MasterChugs Theater: ‘Cemetery Man’

A rollicking good time that doesn’t care one what about visual excess or maximum gore, Cemetery Man will entertain far more people than I presume would expect to enjoy it. Rupert Everett’s star qualities, finally made known to a broad audience since his killer turn in My Best Friend’s Wedding, are the perfect blend of smirkiness and swarthiness to hold together this tale of a graveyard attendant who is constantly, wearily assaulted by the corpses of people who just don’t feel like being dead. The buzz of Rupert’s doorbell usually signals the arrival of one such zombie, whom he promptly and even politely kills, then buries with the help of his mishmouthed, hunchback assistant Gnaghi. All in a day’s work for Rupert, whose name in this baroquely perverse film is Francesco Dellamore Dellamorte, which literally translates to “Francesco of Love, of Death.”


Cemetery keeper Francesco Dellamorte (Rupert Everett) already lives a creepy life among the gravestones with his loyal but half-witted assistant Gnaghi (Francois Hadji-Lazaro). But now the recently “interred” are rising from their graves within hours of burial. The only way Francesco can return them to stillness is to shoot them in the head or otherwise pierce their skulls with metal. Nobody will help him — the town officials expect him to keep mum if he wants to keep his job. Then Francesco falls in love with the girl of his dreams, who first appears as a voluptuous woman in black and avoids him until he mentions that he has an Ossuary to show her. Totally not at all creepy. Thus begins a bizarre and macabre love affair that makes simple necrophilia seem like the proverbial Sunday School Picnic.

Francesco’s Mad Love plays out amid carnage and grue. The lovers first declare themselves in the cemetery’s Ossuary, basically a dripping-wet covered pit full of long-decayed corpses. With her passing and subsequent returns (no spoilers, although she keeps coming back in various forms, like a self-generating hallucination) Francesco falls into an insane nightmare resembling H.P. Lovecraft’s Re-Animator: The resurrected zombies are people he knew and loved. The same is true for Francois Hadji-Lazaro’s Gnaghi, the mentally handicapped but endearing gravedigger who stays madly in love with the Mayor’s daughter Valentina (Fabiana Formica), even though a violent motorcycle accident has reduced her to a severed head. Gnaghi’s TV has been smashed so he places the head in the broken cabinet so she can keep him company. It’s an oddball parody of The Brain that Wouldn’t Die.

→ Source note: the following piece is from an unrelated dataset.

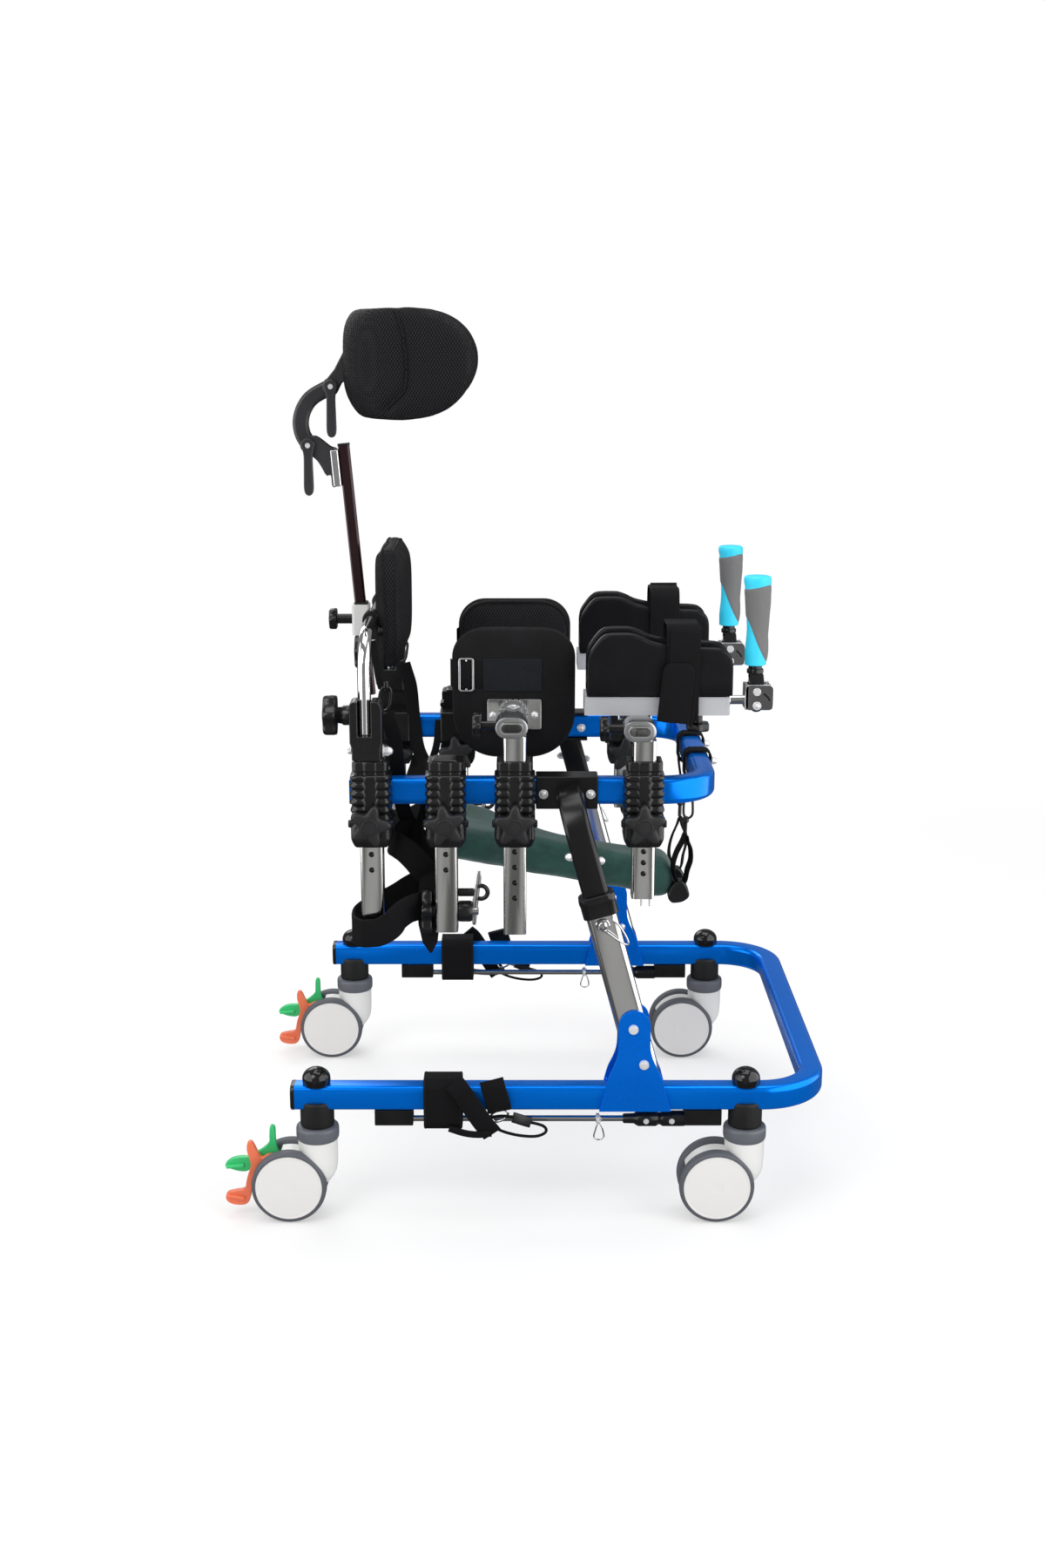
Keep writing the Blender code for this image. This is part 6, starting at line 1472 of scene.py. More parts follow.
@dataclass
class BackPost(Post):
    """Rear post with the slotted block and the large knob that lock the hoop."""

    def fittings(self) -> None:
        """Add the fork block, the knob and the through bolt."""
        y = self.y
        outline = [
            (53, 617.5), (90, 617.5), (90, 633), (92.5, 641), (92.5, 686), (90.4, 691.6), (86.5, 694.7),
            (78, 694.7), (78, 649), (61.2, 649), (61.2, 694.7), (55.2, 694.7), (51.6, 692.6), (50.5, 688.5),
            (50.5, 641), (53, 633)]
        fork = Shell().plate(np.array(outline, float), y - 17, y + 17)
        self.add("hoop_fork", fork, NYLON, bevel=1.6, segments=3)
        shoulder = self.square(615.8, 619, 33.5)
        self.add("hoop_fork_foot", shoulder, NYLON, bevel=1)
        knob = Shell().knob(star(28.6, 23.6, 6, 120, 0.2), (50.5, y, 674.5), -X_AXIS, 17.2, 16.6, 8)
        knob.revolve(
            [(0, -0.5), (13, -0.5), (13, 8), (11, 11), (10, 18), (0, 18)], (50.5, y, 674.5), -X_AXIS, 32)
        self.add("hoop_knob", knob, NYLON)
        bolt = bolted(Shell(), [(92.3, y, 627)], X_AXIS, 6.4, 13)
        bolt.nut((50.6, y, 627), -X_AXIS, 4.4, 4.4)
        self.add("hoop_fork_bolt", bolt, ZINC)


@dataclass
class SeatPost(Post):
    """Second post: a plug on top, and a star knob, two barrels, a lever plate and a ring at its foot."""

    def fittings(self) -> None:
        """Add the plug, the knob, the barrels, the lever plate and the ring."""
        y = self.y
        rows = [(616.2, 34), (617.6, 34), (618.6, 31), (618.8, 27)]
        plug = [level(rounded_rect(s, s, 5, 6, (self.x, y)), z) for z, s in rows]
        self.add("post_top_plug", Shell().grid(np.stack(plug)), NYLON)
        knob = Shell().knob(
            star(30, 19.5, 5, 110, math.pi / 2), (self.x - 15, y, THIGH_Z), -X_AXIS, 4.2, 14, 9)
        self.add("thigh_knob", knob, NYLON)
        barrel = Shell().revolve(
            [(0, -0.5), (11, -0.5), (13.8, 1), (14, 4), (14, 16), (12.6, 18.6), (8, 19.2), (0, 19.2)],
            (self.x + 15, y, THIGH_Z), X_AXIS, 40)
        self.add("thigh_barrel", barrel, NYLON)
        self.add("thigh_stud", Shell().rod((self.x + 15, y, 436), (self.x + 36, y, 436), 5.4, 1), NYLON)
        path = spline(
            [
                (self.x + 36, y, 391), (self.x + 37, y, 412), (self.x + 39, y, 434), (self.x + 42, y, 452),
                (self.x + 43, y, 465)],
            30)
        wide = np.interp(np.arange(30), [0, 1, 14, 27, 29], [0.6, 0.85, 1.3, 1, 0.6])
        lever = Shell().sweep(rounded_rect(6.4, 2.6, 1, 3), path, across=X_AXIS, scale=wide)
        lever.rod((self.x + 33, y, THIGH_Z), (self.x + 42, y, THIGH_Z), 5.2, 1, 20)
        self.add("thigh_lever", lever, CHROME)
        loop = arc((self.x + 45, 436), 9, -120, 120, 20)
        self.add("thigh_ring", Shell().tube(lift(loop, y), 3, 12, up=Y_AXIS), NYLON)


@dataclass
class TrunkPost(Post):
    """Third post with the cast socket that the trunk support's bar slides in."""

    def fittings(self) -> None:
        """Add the socket and its knob."""
        self.add("trunk_socket", self.oval_socket(TRUNK_BAR), CAST)
        self.add("trunk_socket_neck", self.neck(250, 276, 645, 650), CAST, bevel=0.8)
        self.add("trunk_knob", self.side_knob(TRUNK_BAR), NYLON)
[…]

Francesco is eventually driven off his rocker by various haunted doppelgangers of his beloved black widow. To please one of them he undergoes a literal emasculation, retracing the path of Tod Browning and Lon Chaney’s grotesque silent The Unknown. Mirroring the film Investigation of a Citizen Above Suspicion, Francesco goes on a killing spree just so the law will end his misery. Yet the police chief refuses to consider him a suspect, no matter what he does. The final cosmic finale brings Cemetery Man to a philosophical dead end — or perhaps a riff on the theme of innocence from Citizen Kane.

What Cemetery Man doesn’t do is find a particularly gratifying way of tying up its plot strands or even its more admirably interesting themes, opting instead to sort of peter out into a bizarre ending that not many will likely appreciate. It also can’t be said that Cemetery Man exactly breaks new ground in cinematic technique, though jokes aside, the creepy score by Manuel De Sica and Riccardo Besio was hands down the best I heard in 1996, The English Patient and The Portrait of a Lady be damned. Besides, all things considered, Cemetery Man is a juicy sampler of comedy, sex (mmmm, Anna Falchi), outlandishly graphic ghost story, and adventurous genre-hopping aplomb. It’s a movie about spirits that won’t die, and except for in its flaccid last half-hour, the spirit of Soavi’s film doesn’t lag a bit, either.